In 1826, the British used gunboat diplomacy to force Burungai to cede a mile's breadth of land on the north bank of the river. The British built Fort Bullen at Barra point in this 'Ceded Mile'. British merchants and officials also expanded elsewhere on the river, and in 1831 the British sought to settle on Niumi's Dog Island. Local tribes objected, so the governor suspended the monthly payment to Niumi for the possession of the Ceded Mile. In August 1831, the Niuminka drove the settlers off the island by force, and the King forbade his subjects going to Bathurst.

==Conflict==
As tensions continued to rise, Ensign Fearon of the Royal African Colonial Corps, accompanied by 22 soldiers, 50 discharged soldiers, and a quickly-formed militia, were dispatched to Barra on 22 August 1831 in an attempt to alleviate the situation, but their presence only aggravated the tensions, leading to fighting breaking out.

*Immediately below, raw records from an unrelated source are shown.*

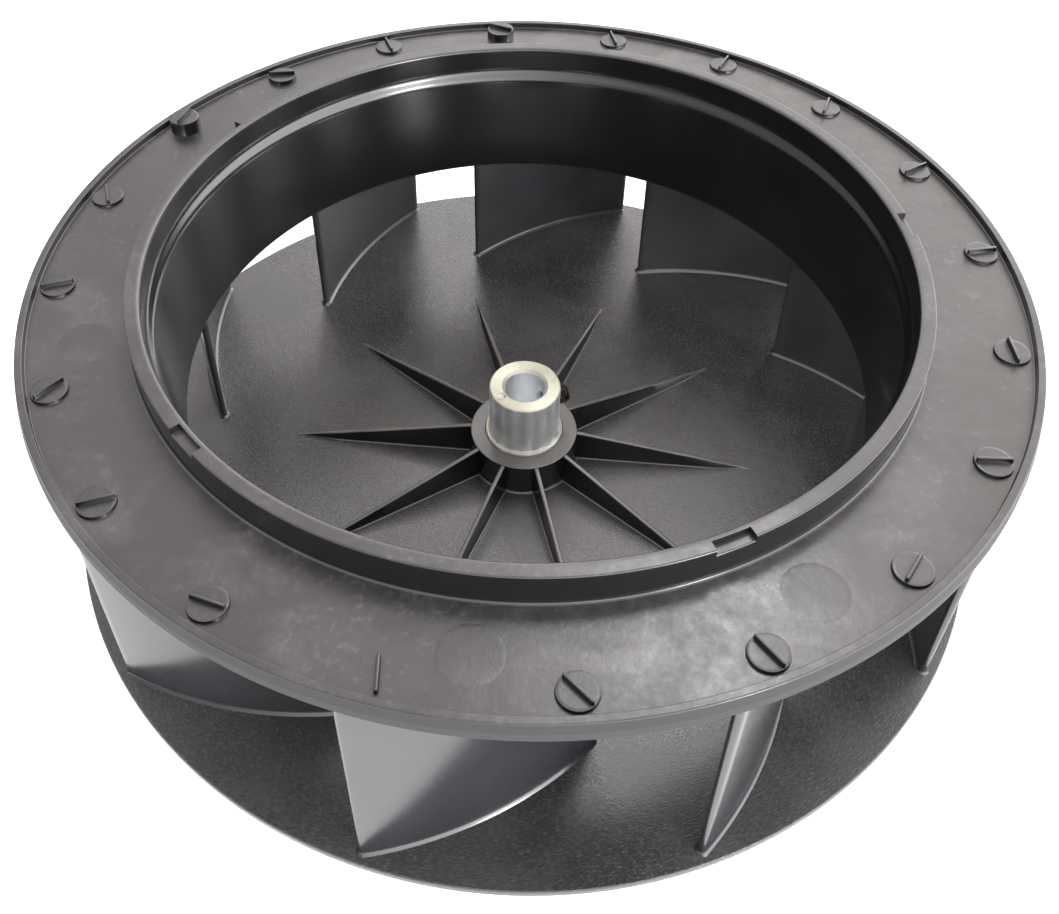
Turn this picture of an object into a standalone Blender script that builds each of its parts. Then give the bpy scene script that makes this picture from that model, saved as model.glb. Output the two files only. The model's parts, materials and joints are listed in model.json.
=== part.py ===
"""Blower motor wheel: backward-curved centrifugal impeller with a steel hub.

The wheel lies with its inlet up. The Z axis is the shaft axis and Z = 0 is the underside of the
back plate. Lengths are in metres.
"""

import math

import bmesh
import bpy
from mathutils import Matrix, Vector

MM = 0.001
GAP = 0.3 * MM
RING_STEPS = 72

# front shroud
RIM_R = 139.7 * MM
RIM_INNER_R = 137.0 * MM
RIM_SKIRT_R = 137.9 * MM
RIM_TOP_Z = 83.4 * MM
RIM_BOTTOM_Z = 77.5 * MM
RIM_BAND = 3.0 * MM
FLANGE_TOP_Z = 81.4 * MM
FLANGE_BOTTOM_Z = 79.0 * MM
COLLAR_R = 110.1 * MM
COLLAR_INNER_R = 105.7 * MM
COLLAR_TOP_Z = 90.8 * MM
THROAT_R = 104.2 * MM
THROAT_Z = 79.7 * MM
SKIRT_R = 100.9 * MM
SKIRT_TOP_R = 103.5 * MM
SKIRT_WALL = 2.7 * MM
SKIRT_BOTTOM_Z = 45.7 * MM
POCKET_COUNT = 5
POCKET_FIRST_DEG = 7.2
POCKET_WIDTH = 9.75 * MM
POCKET_DEPTH = 1.8 * MM
POCKET_WALL_R = 107.3 * MM

# balance discs on the flange
DISC_COUNT = 20
DISC_FIRST_DEG = 5.4
DISC_PITCH_R = 131.3 * MM
DISC_R = 4.7 * MM
DISC_HEIGHT = 0.9 * MM
FIN_THICKNESS = 0.9 * MM
FIN_HEIGHT = 1.5 * MM
TALL_DISCS = {5: 3.0 * MM, 8: 4.5 * MM, 7: 1.6 * MM, 14: 0.15 * MM}
FIN_TURN_DEG = (12, 33, 70, 63, 102, -22, 112, 8, 75, -70, 20, 52, 20, -18, -88, -45, -52, 56, 0, 92)

# blades
BLADE_COUNT = 10
BLADE_FIRST_DEG = 29.3
BLADE_ARC_R = 110.4 * MM
BLADE_ARC_X = 10.7 * MM
BLADE_ARC_Y = -62.1 * MM
BLADE_LEAD_R = 102.2 * MM
BLADE_TRAIL_R = 136.2 * MM
BLADE_FOOT_THICKNESS = 2.0 * MM
BLADE_TOP_THICKNESS = 3.0 * MM
BLADE_STEPS = 14
PAD_HEIGHT = 0.5 * MM
PAD_MARGIN = 0.9 * MM

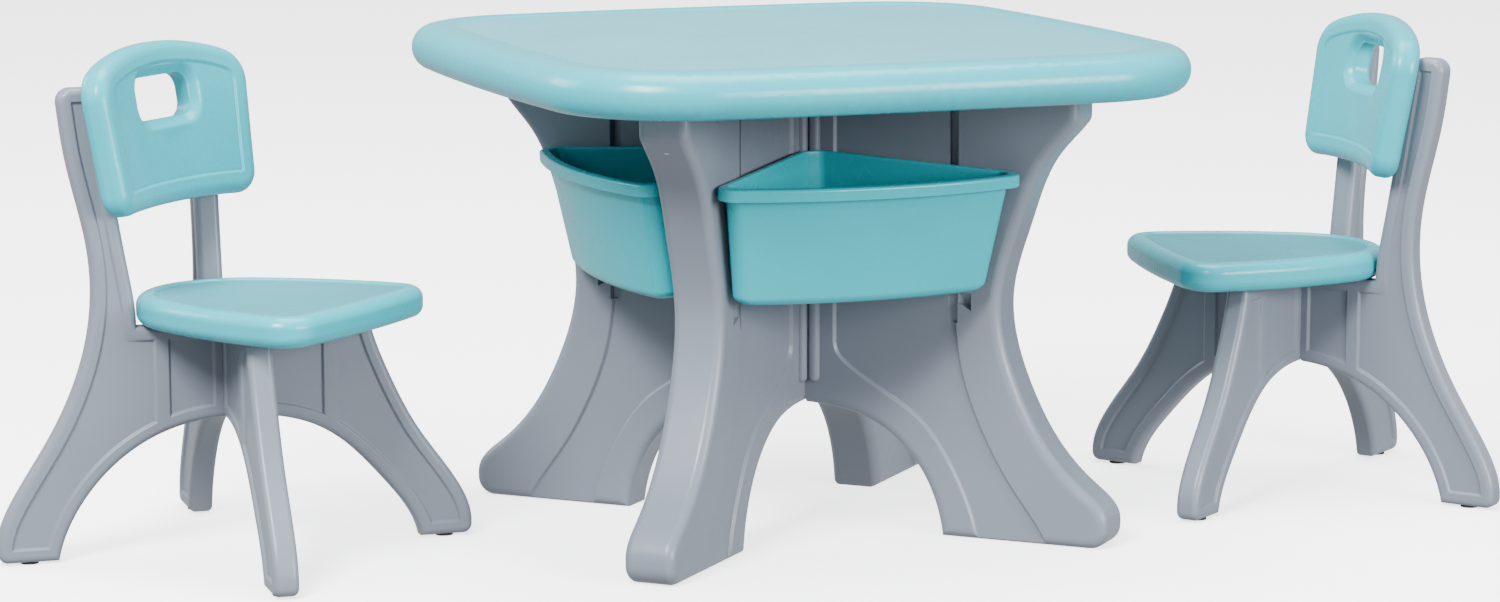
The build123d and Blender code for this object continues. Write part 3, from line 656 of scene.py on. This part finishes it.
def chair_outline():
    """Front leg on +X, rear leg and upright on -X, with the arch between them."""
    z0 = PAD_HIGH
    front_arch = spline([(0, CHAIR_ARCH_Z), (80, 116), (147, 57), (180, z0)], (1, 0), (0.2, -1))
    front_toe = corner((231, z0), (180, z0), (231, 30), 9)
    front_edge = spline([(231, 16), (217, 54), (180, 107), (151, 163), (131, SEAT_UNDER)],
                        (-0.05, 1), (-0.2, 1))
    bearer = line((131, SEAT_UNDER), (-92, SEAT_UNDER))
    inner = spline([(-92, SEAT_UNDER), (-99, 277), (-126, UPRIGHT_TOP)], (0, 1), (-0.16, 1))
    top = corner((-126, UPRIGHT_TOP), inner[-3], (-163, UPRIGHT_TOP), 13)
    outer_edge = spline([(-163, UPRIGHT_TOP), (-154, 380), (-135, 290), (-137, 217), (-174, 120),
                         (-209, 64), (-227, 16)], (0.12, -1), (-0.05, -1))
    top_rear = corner((-163, UPRIGHT_TOP), (-126, UPRIGHT_TOP), outer_edge[3], 13)
    rear_toe = corner((-227, z0), (-227, 30), (-170, z0), 9)
    rear_arch = spline([(-170, z0), (-142, 62), (-75, 116), (0, CHAIR_ARCH_Z)], (0.2, 1), (1, 0))
    upright_front = [q for q in inner if q[1] < UPRIGHT_TOP - 15]
    upright_back = [q for q in outer_edge if q[1] < UPRIGHT_TOP - 16]
    front = front_arch + line((180, z0), (222, z0)) + front_toe + front_edge + bearer
    rear = upright_back + rear_toe + line((-218, z0), (-170, z0)) + rear_arch
    return tidy(front + upright_front + top + top_rear + rear)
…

Fearon was forced to withdraw to Fort Bullen and the Niumi forces advanced on the fort, completely encircling it. The next day, after losing 23 of his soldiers, Fearon evacuated the fort and retreated across the river to Bathurst. Following Fearon's defeat, neighbouring chiefs sent large contingents of men to reinforce the Niumimansa. Several thousand armed natives were collected only 5 kilometres (3 miles) from Bathurst. Lieutenant Governor sent an urgent dispatch to Sierra Leone for assistance, seeing the danger posed to the settlements.

The dispatch arrived on 1 October, and on 4 October a force under Captain Stewart of the 1st West India Regiment were dispatched. The force consisted of detachments from the 1st and 2nd West India Regiments, from the Sierra Leone Militia, and from the Royal African Corps. They sailed for The Gambia in HMS Plumper, a brig, and the Parmilia transport. On 9 November they arrived in The Gambia and found Fort Bullen still in the hands of the natives. They had chosen to fortify Barra point rather than taking Bathurst.

On 11 November Stewart's force landed at the point, consisting of 451 of all ranks. They were supported with heavy cover fire from the Plumper (under Lieutenant Cresey), the Parmilia, and an armed colonial schooner. The Mandinkas were estimated to be 2500-3000 strong and were protected from the gunfire by their entrenchments and the shelter of tall grass. They unleashed heavy fire on Stewart's force who were landing directly to their front. Stewart's force managed to break through, and after an hour of fighting, they were driven from their entrenchments at bayonet point and pursued them for some distance through the bush. The British lost two men in combat, with three officers and 47 other ranks wounded. Over the next few days, the British fortified Fort Bullen for a state of defense. At dawn on 17 November the British marched to attack Essau, leaving Fort Bullen in charge of the crew of the Plumper.

On approaching the town, the British deployed into line, and the guns from the Plumper opened fire on the stockade. This was kept up for five hours, and fire was returned vigorously from the town with small arms and artillery. The British fired rockets into the town, the first of which set fire to a house, but the rest had little impact. At noon, some of the Niumi troops left the rear of the town, and shortly afterwards a large force of Mandinkas appeared on the British right flank. A second force was also spotted making a detour around to their left flank, apparently with the intention of attacking their rear. Low on ammunition and with their artillery having made little effect on the stockade, the British retreated. They had suffered a loss of 11 killed and 59 wounded. Lieutenant Leigh of the Sierra Leone Militia, and five other men later died of their wounds.

On 7 December Lieutenant Colonel Hingston of the Royal African Corps arrived with reinforcements and assumed command of the British forces. With the increase in British strength, the King of Barra notified them of his desires to open negotiations. Terms being proposed which he accepted, a treaty was drawn up and signed at Fort Bullen on 4 January 1832, ending the war.

== Aftermath ==
In wake of the Barra War the Niumimansa's authority waned. Parts of Niumi broke away, and Islam penetrated more deeply than before. When conflict broke out between the Muslim marabouts and the traditional powers of Senegambia, the king relied on the British to maintain his position and turning Niumi into a protectorate.